# Written exercise
Narrow the data below down to the lines containing "with".

# Given data
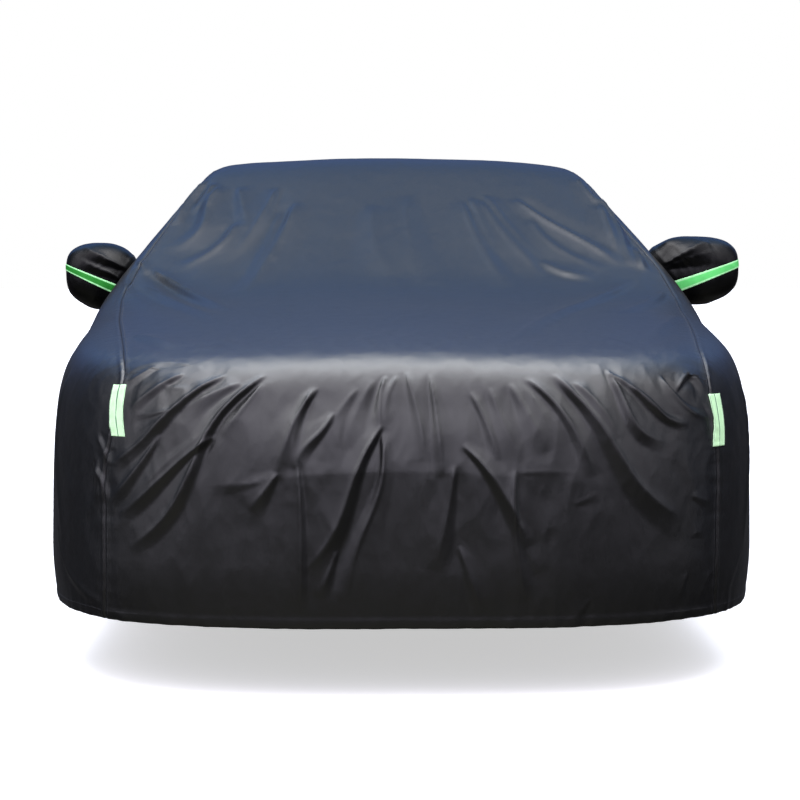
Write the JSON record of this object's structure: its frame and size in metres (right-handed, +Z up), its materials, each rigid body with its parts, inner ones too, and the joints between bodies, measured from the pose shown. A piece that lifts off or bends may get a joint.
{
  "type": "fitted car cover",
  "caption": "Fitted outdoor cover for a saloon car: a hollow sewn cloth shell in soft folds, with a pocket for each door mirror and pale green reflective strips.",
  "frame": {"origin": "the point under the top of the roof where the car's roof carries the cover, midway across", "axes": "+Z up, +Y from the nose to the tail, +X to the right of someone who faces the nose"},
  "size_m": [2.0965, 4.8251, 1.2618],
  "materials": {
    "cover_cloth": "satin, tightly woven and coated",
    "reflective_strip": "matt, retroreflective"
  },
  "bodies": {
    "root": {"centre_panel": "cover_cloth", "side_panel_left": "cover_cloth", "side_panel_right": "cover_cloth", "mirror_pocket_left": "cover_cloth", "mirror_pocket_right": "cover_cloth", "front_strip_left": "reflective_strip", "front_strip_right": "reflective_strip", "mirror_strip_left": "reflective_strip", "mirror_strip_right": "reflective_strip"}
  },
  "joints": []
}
* * *
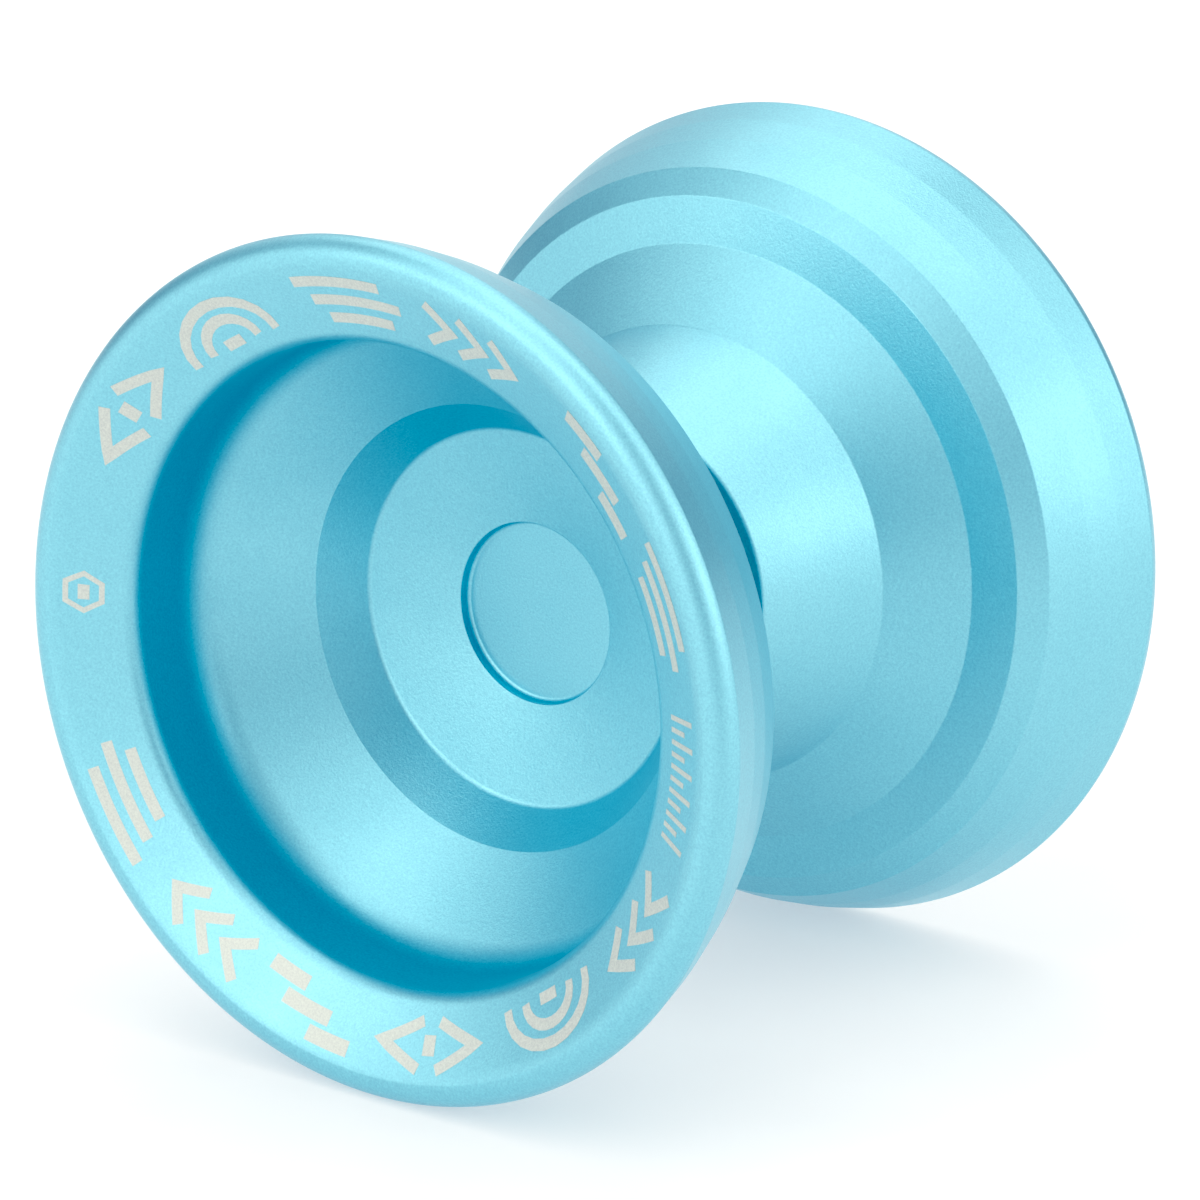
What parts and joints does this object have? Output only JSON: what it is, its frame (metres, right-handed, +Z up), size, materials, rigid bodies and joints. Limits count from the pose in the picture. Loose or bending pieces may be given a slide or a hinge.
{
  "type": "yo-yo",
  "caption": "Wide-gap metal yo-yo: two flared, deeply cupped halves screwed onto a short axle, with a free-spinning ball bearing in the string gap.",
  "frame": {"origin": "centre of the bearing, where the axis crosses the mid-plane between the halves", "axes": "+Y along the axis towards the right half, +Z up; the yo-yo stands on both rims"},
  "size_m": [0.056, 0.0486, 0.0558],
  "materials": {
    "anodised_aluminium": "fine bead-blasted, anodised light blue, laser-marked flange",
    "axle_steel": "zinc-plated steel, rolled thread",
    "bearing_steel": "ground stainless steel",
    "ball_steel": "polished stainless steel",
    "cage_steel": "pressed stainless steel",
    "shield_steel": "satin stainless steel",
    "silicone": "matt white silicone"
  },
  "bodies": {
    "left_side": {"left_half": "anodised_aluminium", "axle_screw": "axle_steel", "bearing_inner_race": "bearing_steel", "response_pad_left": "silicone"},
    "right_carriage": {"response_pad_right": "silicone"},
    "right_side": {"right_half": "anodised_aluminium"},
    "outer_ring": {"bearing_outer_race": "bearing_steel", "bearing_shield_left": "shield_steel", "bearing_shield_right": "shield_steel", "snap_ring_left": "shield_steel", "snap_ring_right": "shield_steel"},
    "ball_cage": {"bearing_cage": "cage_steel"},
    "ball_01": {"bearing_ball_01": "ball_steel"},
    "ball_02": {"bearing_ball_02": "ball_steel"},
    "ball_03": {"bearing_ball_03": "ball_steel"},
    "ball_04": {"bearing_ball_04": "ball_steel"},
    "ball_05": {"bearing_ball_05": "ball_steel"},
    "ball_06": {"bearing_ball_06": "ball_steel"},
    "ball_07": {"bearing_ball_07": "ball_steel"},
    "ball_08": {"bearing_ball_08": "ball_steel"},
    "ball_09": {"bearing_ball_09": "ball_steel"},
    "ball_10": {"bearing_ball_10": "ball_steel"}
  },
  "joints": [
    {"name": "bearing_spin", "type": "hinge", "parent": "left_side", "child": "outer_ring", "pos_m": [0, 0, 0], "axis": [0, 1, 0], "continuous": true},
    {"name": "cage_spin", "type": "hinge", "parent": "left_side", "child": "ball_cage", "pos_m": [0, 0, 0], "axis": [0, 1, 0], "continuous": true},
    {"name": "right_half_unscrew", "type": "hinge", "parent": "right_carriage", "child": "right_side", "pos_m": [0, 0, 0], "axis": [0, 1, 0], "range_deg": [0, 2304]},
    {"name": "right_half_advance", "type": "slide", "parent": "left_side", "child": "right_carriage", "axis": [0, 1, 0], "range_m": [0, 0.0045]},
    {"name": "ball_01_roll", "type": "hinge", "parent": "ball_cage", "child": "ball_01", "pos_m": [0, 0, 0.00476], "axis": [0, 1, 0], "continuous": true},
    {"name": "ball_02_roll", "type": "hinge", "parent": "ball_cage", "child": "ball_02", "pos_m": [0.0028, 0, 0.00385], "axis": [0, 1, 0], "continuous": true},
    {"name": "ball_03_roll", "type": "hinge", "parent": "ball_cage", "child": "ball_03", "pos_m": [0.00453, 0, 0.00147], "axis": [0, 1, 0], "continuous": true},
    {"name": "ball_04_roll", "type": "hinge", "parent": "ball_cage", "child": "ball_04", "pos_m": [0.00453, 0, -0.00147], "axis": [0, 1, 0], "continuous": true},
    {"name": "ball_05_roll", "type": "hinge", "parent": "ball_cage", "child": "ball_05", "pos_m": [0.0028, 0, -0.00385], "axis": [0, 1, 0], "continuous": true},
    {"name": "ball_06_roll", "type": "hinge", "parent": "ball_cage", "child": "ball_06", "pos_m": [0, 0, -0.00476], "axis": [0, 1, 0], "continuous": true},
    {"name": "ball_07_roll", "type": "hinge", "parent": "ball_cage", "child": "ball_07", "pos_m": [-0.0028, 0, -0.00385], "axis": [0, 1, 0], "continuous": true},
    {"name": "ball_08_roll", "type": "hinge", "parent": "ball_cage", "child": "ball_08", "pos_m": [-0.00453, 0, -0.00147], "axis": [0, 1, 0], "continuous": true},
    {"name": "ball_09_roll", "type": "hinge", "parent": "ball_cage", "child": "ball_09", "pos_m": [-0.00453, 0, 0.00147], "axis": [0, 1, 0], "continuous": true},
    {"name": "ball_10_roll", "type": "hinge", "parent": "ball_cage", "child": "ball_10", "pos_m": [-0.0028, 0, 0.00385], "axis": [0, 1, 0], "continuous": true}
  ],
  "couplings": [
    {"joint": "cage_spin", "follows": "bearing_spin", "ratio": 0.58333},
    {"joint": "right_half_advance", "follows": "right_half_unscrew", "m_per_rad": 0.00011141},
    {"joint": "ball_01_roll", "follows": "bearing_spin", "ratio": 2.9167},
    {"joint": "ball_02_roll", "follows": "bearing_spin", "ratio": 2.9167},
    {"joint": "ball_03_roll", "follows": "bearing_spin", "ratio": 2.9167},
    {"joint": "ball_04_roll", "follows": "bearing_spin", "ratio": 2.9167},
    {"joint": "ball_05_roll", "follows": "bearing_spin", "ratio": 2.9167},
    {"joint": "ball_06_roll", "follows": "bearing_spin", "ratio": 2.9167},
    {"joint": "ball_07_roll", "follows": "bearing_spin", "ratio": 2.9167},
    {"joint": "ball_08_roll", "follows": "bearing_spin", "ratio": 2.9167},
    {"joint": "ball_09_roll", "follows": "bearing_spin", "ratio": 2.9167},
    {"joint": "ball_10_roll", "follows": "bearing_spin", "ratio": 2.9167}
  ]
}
--
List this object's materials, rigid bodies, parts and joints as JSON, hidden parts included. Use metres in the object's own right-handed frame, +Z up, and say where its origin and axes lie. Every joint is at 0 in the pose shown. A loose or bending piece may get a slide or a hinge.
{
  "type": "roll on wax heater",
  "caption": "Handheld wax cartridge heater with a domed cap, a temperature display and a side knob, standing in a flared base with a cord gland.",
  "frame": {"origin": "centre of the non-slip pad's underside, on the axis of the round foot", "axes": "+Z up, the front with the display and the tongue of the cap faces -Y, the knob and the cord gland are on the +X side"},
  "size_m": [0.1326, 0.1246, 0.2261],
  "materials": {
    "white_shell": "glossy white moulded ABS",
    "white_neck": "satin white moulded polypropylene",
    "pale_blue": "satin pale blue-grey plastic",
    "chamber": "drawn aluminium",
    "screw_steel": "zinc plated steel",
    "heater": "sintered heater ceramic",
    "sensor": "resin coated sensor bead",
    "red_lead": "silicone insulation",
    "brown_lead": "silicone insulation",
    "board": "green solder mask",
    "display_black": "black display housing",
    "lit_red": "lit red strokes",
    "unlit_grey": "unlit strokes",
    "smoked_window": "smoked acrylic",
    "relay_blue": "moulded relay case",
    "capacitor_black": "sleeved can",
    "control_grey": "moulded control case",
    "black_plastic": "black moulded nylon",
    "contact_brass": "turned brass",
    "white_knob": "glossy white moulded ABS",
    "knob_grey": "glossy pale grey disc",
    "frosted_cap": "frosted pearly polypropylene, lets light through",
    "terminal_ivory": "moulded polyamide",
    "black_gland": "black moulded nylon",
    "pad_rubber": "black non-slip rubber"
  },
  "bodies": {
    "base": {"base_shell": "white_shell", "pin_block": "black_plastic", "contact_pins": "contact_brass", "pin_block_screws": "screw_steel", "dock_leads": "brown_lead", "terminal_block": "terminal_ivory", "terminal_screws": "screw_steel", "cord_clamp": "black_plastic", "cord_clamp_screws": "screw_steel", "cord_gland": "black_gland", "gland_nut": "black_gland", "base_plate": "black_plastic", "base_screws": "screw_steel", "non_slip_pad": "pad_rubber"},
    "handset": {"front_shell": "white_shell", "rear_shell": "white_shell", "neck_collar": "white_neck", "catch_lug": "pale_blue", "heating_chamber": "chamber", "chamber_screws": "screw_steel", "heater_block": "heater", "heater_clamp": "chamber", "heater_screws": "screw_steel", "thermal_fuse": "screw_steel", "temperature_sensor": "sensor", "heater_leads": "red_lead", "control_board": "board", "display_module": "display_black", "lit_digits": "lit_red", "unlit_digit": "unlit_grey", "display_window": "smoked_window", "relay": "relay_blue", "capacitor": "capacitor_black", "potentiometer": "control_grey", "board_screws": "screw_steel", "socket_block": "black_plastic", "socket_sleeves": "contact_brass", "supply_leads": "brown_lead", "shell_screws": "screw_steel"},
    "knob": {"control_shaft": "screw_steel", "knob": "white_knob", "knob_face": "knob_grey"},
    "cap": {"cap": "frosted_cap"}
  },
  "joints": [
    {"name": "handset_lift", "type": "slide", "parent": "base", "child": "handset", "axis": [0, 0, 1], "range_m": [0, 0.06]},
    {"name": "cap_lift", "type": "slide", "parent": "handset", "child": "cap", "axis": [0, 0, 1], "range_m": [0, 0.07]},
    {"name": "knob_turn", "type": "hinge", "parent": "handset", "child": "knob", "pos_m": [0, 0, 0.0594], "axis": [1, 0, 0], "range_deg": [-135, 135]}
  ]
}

# Finished exercise
Write the JSON record of this object's structure: its frame and size in metres (right-handed, +Z up), its materials, each rigid body with its parts, inner ones too, and the joints between bodies, measured from the pose shown. A piece that lifts off or bends may get a joint.
  "caption": "Fitted outdoor cover for a saloon car: a hollow sewn cloth shell in soft folds, with a pocket for each door mirror and pale green reflective strips.",
  "caption": "Wide-gap metal yo-yo: two flared, deeply cupped halves screwed onto a short axle, with a free-spinning ball bearing in the string gap.",
  "caption": "Handheld wax cartridge heater with a domed cap, a temperature display and a side knob, standing in a flared base with a cord gland.",
  "frame": {"origin": "centre of the non-slip pad's underside, on the axis of the round foot", "axes": "+Z up, the front with the display and the tongue of the cap faces -Y, the knob and the cord gland are on the +X side"},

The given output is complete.